MC What’s important about that kind of movement?
DB If we’re not present in people’s imagination or in their experience, we’re not present. So ask yourself this question: why and how would a student in the seventh grade in one of Baltimore’s public schools know about or spend any time at MICA?
So it is through these projects and through these connections being made, that now we can see more young people from Baltimore City on our campus. BDS is a new public school and just had their second graduating class, and we’ve had our first admits to MICA from them this year. That’s one of the bottom line goals. It’s a small number of students at this point, but it’s the result of MICA working with BDS to develop the curriculum and make the educational experience robust.
MC Is MICA’s approach to working in the Innovation Corridor part of a new community engagement model?
DBThe model that we’re working with is not necessarily brand new.

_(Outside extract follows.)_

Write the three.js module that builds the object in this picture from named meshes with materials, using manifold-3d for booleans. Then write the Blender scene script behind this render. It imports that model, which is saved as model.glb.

In higher education, many colleges and universities have high schools, for example, that they designate as professional development sites or have partnered with. But the idea of bringing in all these different actors in different kinds of relationships together in Station North – and most importantly, not trying to run the show but being part of the show – is an emergent perspective. It is truly innovative within higher education.
The real question is: what kind of constructive role can art and design colleges and universities play in these urban centers in the third decade of the 21st century? Let’s not talk about all institutions, let’s just talk about what art and design institutions and their unique relationship to the cities in which they are located can be.
My own view—based on my experiences in Boston, and Providence, and Vancouver and now Baltimore—is that art and design institutions are uniquely positioned to help empower communities and to be catalysts and partners for progressive social change.